If you love me, you will keep my commandments. And I will ask the Father, and he will give you another Advocate, to be with you forever. This is the Spirit of truth, whom the world cannot receive, because it neither sees him nor knows him. You know him, because he abides with you, and he will be in you. “I will not leave you orphaned; I am coming to you. In a little while the world will no longer see me, but you will see me; because I live, you also will live. On that day you will know that I am in my Father, and you in me, and I in you. They who have my commandments and keep them are those who love me; and those who love me will be loved by my Father, and I will love them and reveal myself to them (John 14:15 – 21)

it is through keeping the commandment of love that God in Christ is revealed to us through the Holy Spirit.

Learning to truly love our fellow human beings, to love every living being is at the heart of the life of being a Christian. No matter how fragmented human life, including the church, might be, we should never give up learning to love.

As Jesus said to love God and love your neighbour as yourself, is the foundation of this life. Learning to love begins in our everyday lives and as we share in the life of the church and particularly, in the worship of the church based on common prayer, we grow in love and we do the work of love.

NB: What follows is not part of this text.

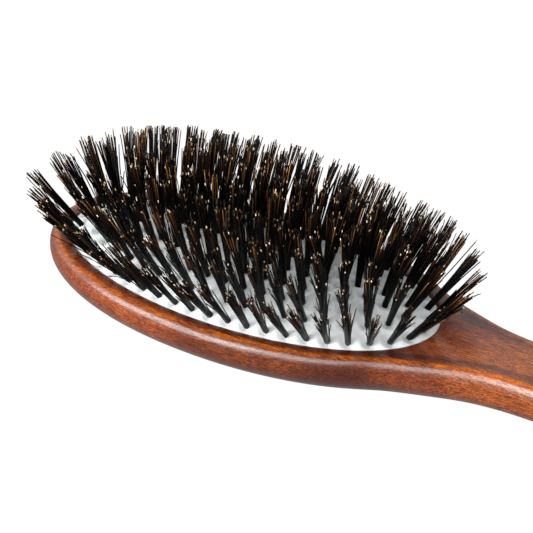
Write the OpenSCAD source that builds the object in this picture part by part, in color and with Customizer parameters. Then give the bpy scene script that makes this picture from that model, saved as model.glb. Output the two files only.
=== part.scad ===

It is in this context that we need to be challenged by the traditional teachings so starkly exemplified in the current controversy over the rugby player,Israel Falou, that hell awaits certain people.

This is the post at the heart of the controversy.

It is interesting to note, that the Anglican diocese of Sydney, has been supportive of Israel Falou.

Raising this issue, is not to be polemical, but to raise it is an issue of love and to recognise that because there is great division in the church as to whether God sends anyone to Hell forever, that we need to suffer in love, praying that by following Jesus commandment of love, we will grow through these times into a deeper experience of God’s love.